Toole County operates under Montana's standard county commission model, governed by a three-member Board of County Commissioners elected to staggered 6-year terms, as established under Montana Code Annotated (MCA Title 7, Chapter 4). The commission sets the county budget, adopts land use regulations, and oversees elected row officers including the County Attorney, Sheriff, Clerk and Recorder, Treasurer, Assessor, and Superintendent of Schools.

The Toole County Sheriff's Office provides law enforcement across all 1,911 square miles — a geographic reality that shapes response times and staffing decisions in ways that no organizational chart fully captures. Emergency services are supplemented by volunteer fire departments in Shelby, Kevin, and Sunburst.

Road maintenance falls to the County Road Department, which manages local roads under a network that connects grain elevators, farms, and the towns of the county's interior. Montana's counties receive road funding through the Montana Department of Transportation's County Transportation Program, which distributes funds on a formula basis tied to road miles and vehicle registrations.

The Toole County Health Department coordinates public health functions, with certain services co-administered through the state's Montana Department of Public Health and Human Services. For a detailed picture of how state agencies structure their relationship with county-level health offices, Montana Government Authority documents the administrative layering between Helena and Montana's 56 counties — including funding mechanisms, delegation agreements, and the statutory authority each county health officer holds.

Common Scenarios

Several recurring situations bring residents into contact with Toole County government.

  1. Property assessment and taxation. The County Assessor values real property under rules set by the Montana Department of Revenue, which publishes the Reappraisal Cycle guidelines governing how and when assessments update. Appeals go first to the county-level Tax Appeal Board before escalating to the State Tax Appeal Board.

  2. Building permits and land use. Toole County administers its own subdivision regulations outside incorporated municipalities. Shelby and Sunburst maintain separate municipal zoning authority within their limits.
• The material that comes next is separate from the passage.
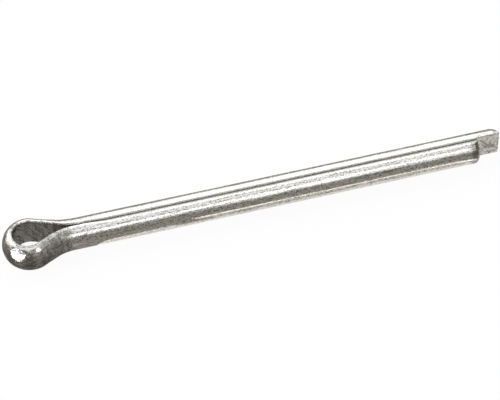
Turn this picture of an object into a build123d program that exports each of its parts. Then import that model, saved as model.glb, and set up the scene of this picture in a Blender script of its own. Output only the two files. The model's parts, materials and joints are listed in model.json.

  3. Agricultural programs. Grain farming and cattle ranching dominate the local economy. The USDA Farm Service Agency maintains an office serving Toole County producers, administering federal crop insurance, conservation programs, and commodity price support under the current Farm Bill.

  4. Border crossing commerce. Sweetgrass-Coutts, the port of entry at Shelby's northern edge on I-15, handles significant commercial truck traffic between Alberta and the U.S. interior. While the port is federal infrastructure, the surrounding truck stops, warehouses, and agricultural export facilities generate county tax base and strain county road infrastructure.

Decision Boundaries

Understanding what Toole County government controls — versus what it defers to the state or federal government — clarifies a lot of friction that residents and businesses encounter.

The county commission has broad authority over land outside incorporated towns, including zoning decisions and subdivision approvals. Inside Shelby, Kevin, and Sunburst, municipal governments hold primary jurisdiction. The county has no authority over the Sweetgrass Port of Entry itself, which is federal property administered by U.S. Customs and Border Protection under the Department of Homeland Security.

School governance in Toole County operates through independent school districts, not the county commission, though the elected County Superintendent of Schools provides coordination functions under MCA 20-4-201. Toole High School in Shelby and the smaller district serving Kevin-Sunburst are the primary K-12 institutions.

State agencies with field presence in the county — including the Montana Department of Transportation, Fish, Wildlife and Parks, and the Department of Natural Resources and Conservation — operate under Helena-based authority and answer to their respective department heads rather than the county commission. The commission can advocate and negotiate, but it cannot direct those agencies. That distinction, subtle on a calm day, tends to clarify itself quickly during a flood, a wildfire, or a major infrastructure dispute.